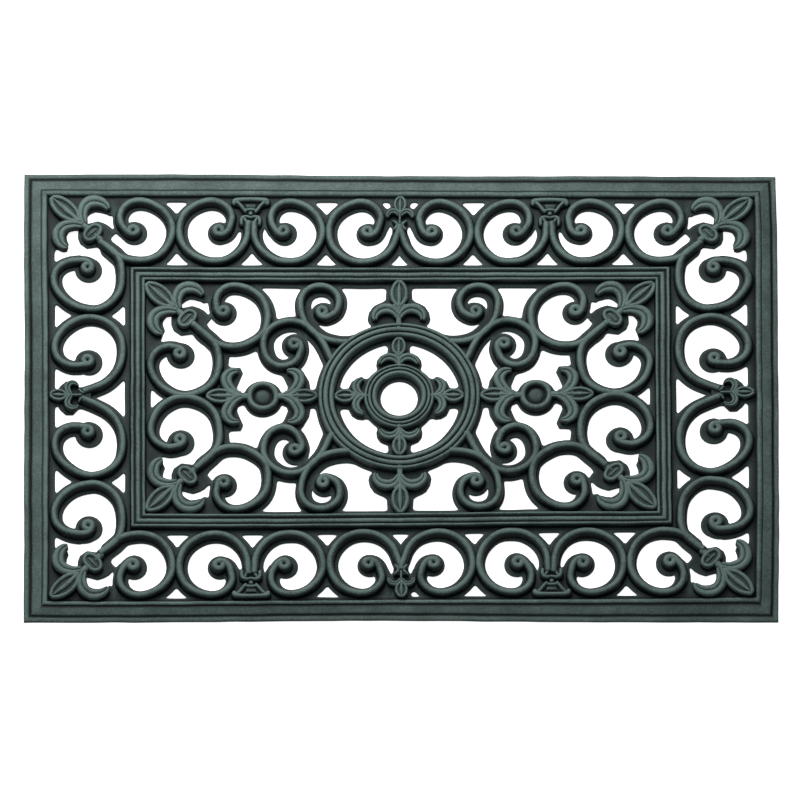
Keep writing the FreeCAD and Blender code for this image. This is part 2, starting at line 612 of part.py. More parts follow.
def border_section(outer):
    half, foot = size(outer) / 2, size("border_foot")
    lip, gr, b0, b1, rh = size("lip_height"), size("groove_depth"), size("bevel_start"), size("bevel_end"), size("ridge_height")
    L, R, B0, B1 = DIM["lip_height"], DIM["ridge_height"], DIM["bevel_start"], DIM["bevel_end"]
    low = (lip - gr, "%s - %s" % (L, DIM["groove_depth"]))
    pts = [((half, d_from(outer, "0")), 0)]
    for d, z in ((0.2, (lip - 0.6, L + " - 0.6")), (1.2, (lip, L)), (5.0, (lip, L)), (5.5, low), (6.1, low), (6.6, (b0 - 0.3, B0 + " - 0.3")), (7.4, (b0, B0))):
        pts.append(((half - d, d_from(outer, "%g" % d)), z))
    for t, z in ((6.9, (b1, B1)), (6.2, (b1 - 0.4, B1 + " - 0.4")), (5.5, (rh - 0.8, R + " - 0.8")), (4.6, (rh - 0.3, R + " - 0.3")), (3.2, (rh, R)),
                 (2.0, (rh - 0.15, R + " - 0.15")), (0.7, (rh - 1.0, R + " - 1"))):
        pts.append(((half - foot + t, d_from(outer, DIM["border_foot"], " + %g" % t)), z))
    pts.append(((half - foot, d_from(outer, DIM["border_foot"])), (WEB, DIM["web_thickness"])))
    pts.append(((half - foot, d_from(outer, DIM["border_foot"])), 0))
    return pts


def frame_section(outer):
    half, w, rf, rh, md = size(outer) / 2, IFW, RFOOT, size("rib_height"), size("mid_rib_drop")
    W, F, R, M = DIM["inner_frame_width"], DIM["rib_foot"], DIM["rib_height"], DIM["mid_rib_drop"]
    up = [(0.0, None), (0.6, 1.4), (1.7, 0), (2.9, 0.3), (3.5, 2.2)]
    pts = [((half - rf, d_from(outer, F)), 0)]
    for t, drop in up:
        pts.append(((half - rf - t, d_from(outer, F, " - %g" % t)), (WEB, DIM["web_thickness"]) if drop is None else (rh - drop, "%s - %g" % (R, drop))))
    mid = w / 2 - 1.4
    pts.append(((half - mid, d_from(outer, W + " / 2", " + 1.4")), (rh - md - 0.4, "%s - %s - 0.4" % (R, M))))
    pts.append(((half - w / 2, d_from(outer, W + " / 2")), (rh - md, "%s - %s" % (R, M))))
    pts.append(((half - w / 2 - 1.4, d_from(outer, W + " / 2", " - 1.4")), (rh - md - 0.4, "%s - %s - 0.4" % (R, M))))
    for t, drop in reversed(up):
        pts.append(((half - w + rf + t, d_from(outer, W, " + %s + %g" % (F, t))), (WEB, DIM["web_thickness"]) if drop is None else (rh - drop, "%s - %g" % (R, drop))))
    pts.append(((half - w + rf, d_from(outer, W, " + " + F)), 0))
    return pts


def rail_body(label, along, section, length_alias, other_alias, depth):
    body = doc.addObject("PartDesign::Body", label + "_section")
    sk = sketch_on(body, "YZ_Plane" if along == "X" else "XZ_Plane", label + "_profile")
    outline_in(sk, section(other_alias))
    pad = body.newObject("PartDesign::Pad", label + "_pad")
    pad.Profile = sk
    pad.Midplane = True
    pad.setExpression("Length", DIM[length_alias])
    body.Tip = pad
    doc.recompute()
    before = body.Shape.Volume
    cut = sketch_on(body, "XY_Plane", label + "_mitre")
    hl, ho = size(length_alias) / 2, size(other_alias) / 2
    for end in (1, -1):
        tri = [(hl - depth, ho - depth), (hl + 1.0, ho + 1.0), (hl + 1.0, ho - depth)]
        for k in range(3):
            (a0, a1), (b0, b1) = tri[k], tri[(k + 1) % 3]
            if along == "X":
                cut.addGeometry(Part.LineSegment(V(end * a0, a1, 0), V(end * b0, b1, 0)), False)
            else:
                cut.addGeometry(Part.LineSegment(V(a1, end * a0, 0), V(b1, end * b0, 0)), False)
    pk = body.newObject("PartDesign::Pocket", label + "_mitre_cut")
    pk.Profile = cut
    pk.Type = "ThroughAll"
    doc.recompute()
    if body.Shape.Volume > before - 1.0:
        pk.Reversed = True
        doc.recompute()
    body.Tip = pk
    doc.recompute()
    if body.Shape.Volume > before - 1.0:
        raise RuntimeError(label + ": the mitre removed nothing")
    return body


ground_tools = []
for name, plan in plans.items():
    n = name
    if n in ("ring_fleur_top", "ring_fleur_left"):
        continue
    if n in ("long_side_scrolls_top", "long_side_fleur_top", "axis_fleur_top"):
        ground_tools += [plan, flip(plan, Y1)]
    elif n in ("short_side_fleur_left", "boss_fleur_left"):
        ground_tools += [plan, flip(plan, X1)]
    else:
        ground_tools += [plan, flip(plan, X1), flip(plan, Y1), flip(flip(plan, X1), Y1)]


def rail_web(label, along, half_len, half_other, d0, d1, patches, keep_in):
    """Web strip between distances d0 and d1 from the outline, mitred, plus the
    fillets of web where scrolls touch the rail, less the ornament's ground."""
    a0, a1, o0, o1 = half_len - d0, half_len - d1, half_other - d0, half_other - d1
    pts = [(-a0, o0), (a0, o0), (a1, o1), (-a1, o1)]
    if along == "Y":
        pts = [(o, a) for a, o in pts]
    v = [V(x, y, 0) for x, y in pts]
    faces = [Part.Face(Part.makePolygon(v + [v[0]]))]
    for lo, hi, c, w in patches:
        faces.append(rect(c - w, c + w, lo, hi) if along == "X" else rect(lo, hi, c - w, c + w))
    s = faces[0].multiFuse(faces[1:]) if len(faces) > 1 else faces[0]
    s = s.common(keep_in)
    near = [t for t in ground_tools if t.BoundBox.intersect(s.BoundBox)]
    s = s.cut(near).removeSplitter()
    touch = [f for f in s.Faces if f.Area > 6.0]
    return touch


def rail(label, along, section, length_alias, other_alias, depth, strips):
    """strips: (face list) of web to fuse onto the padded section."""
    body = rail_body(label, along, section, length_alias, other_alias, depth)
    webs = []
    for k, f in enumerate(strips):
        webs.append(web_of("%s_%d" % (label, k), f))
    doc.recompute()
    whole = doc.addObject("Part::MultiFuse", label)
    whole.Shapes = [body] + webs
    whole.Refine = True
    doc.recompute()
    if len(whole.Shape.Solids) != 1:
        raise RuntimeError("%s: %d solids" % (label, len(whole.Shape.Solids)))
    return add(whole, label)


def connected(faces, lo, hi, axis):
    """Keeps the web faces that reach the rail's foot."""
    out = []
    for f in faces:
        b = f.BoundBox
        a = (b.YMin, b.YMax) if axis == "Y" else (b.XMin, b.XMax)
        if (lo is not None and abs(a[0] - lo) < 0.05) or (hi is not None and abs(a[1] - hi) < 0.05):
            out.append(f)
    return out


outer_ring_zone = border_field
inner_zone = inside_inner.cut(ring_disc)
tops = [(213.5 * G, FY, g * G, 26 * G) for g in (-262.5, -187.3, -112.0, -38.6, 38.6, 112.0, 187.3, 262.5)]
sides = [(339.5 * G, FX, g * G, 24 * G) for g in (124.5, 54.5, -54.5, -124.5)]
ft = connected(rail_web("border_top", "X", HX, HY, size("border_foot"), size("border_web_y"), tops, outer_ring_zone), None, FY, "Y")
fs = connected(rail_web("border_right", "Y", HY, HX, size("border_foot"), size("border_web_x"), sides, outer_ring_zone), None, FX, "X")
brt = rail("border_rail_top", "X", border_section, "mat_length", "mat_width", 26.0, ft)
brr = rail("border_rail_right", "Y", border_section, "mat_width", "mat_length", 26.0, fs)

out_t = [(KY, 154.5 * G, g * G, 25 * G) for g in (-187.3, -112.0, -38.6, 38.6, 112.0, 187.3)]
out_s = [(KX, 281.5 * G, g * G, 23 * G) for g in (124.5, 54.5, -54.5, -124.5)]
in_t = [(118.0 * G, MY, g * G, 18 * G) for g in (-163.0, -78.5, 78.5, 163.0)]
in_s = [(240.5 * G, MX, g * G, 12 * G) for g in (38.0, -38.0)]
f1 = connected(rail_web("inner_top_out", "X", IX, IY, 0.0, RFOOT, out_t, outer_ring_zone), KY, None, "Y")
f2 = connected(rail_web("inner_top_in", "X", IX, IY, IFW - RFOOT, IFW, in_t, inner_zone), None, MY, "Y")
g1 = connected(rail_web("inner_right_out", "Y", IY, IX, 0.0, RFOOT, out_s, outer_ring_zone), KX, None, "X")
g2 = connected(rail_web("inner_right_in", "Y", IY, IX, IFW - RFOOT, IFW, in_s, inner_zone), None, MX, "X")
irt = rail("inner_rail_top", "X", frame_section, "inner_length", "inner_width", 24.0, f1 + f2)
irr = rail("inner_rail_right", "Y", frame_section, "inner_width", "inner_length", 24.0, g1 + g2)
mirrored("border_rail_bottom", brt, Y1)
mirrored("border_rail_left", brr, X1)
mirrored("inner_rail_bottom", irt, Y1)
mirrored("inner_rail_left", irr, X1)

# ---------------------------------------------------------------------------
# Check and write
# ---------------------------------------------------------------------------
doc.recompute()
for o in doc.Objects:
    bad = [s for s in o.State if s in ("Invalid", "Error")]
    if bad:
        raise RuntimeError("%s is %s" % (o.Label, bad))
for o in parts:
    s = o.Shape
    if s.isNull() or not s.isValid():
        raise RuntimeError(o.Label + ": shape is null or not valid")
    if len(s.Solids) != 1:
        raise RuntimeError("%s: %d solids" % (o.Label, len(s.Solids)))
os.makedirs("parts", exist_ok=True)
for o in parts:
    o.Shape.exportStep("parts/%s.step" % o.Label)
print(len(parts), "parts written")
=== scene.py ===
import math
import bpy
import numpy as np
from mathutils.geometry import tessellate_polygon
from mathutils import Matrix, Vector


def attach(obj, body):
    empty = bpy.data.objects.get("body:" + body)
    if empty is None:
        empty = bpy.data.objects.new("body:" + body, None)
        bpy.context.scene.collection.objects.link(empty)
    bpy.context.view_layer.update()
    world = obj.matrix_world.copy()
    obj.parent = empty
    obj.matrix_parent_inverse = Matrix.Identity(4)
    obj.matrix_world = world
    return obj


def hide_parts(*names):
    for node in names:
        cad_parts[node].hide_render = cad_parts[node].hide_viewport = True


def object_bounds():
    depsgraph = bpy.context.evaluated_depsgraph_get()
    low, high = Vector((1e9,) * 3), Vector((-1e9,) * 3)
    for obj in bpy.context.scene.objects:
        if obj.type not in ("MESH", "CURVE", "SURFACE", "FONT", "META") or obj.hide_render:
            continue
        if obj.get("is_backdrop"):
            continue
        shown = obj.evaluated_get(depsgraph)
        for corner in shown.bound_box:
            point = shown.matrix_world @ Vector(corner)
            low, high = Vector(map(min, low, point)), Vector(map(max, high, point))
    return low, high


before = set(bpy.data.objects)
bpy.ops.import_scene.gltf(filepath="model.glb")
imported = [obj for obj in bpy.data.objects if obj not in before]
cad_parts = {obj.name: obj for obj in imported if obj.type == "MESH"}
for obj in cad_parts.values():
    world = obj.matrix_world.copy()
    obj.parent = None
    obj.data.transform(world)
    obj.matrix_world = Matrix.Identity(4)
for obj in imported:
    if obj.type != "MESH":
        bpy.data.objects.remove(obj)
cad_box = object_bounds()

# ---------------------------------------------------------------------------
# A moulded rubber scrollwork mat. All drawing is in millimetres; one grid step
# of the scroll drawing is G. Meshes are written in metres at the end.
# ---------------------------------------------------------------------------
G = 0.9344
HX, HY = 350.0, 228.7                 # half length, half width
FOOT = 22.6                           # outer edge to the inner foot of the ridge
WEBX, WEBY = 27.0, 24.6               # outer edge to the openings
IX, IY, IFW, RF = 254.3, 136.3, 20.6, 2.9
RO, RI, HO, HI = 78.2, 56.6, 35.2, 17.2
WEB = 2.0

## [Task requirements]
Output nothing except the lines from the line with "24.0, g1 + g2)" through the line with "before = set(bpy.data.objects)", copied exactly, end lines included.

## [Finished answer]
irr = rail("inner_rail_right", "Y", frame_section, "inner_width", "inner_length", 24.0, g1 + g2)
mirrored("border_rail_bottom", brt, Y1)
mirrored("border_rail_left", brr, X1)
mirrored("inner_rail_bottom", irt, Y1)
mirrored("inner_rail_left", irr, X1)

# ---------------------------------------------------------------------------
# Check and write
# ---------------------------------------------------------------------------
doc.recompute()
for o in doc.Objects:
    bad = [s for s in o.State if s in ("Invalid", "Error")]
    if bad:
        raise RuntimeError("%s is %s" % (o.Label, bad))
for o in parts:
    s = o.Shape
    if s.isNull() or not s.isValid():
        raise RuntimeError(o.Label + ": shape is null or not valid")
    if len(s.Solids) != 1:
        raise RuntimeError("%s: %d solids" % (o.Label, len(s.Solids)))
os.makedirs("parts", exist_ok=True)
for o in parts:
    o.Shape.exportStep("parts/%s.step" % o.Label)
print(len(parts), "parts written")
=== scene.py ===
import math
import bpy
import numpy as np
from mathutils.geometry import tessellate_polygon
from mathutils import Matrix, Vector


def attach(obj, body):
    empty = bpy.data.objects.get("body:" + body)
    if empty is None:
        empty = bpy.data.objects.new("body:" + body, None)
        bpy.context.scene.collection.objects.link(empty)
    bpy.context.view_layer.update()
    world = obj.matrix_world.copy()
    obj.parent = empty
    obj.matrix_parent_inverse = Matrix.Identity(4)
    obj.matrix_world = world
    return obj


def hide_parts(*names):
    for node in names:
        cad_parts[node].hide_render = cad_parts[node].hide_viewport = True


def object_bounds():
    depsgraph = bpy.context.evaluated_depsgraph_get()
    low, high = Vector((1e9,) * 3), Vector((-1e9,) * 3)
    for obj in bpy.context.scene.objects:
        if obj.type not in ("MESH", "CURVE", "SURFACE", "FONT", "META") or obj.hide_render:
            continue
        if obj.get("is_backdrop"):
            continue
        shown = obj.evaluated_get(depsgraph)
        for corner in shown.bound_box:
            point = shown.matrix_world @ Vector(corner)
            low, high = Vector(map(min, low, point)), Vector(map(max, high, point))
    return low, high


before = set(bpy.data.objects)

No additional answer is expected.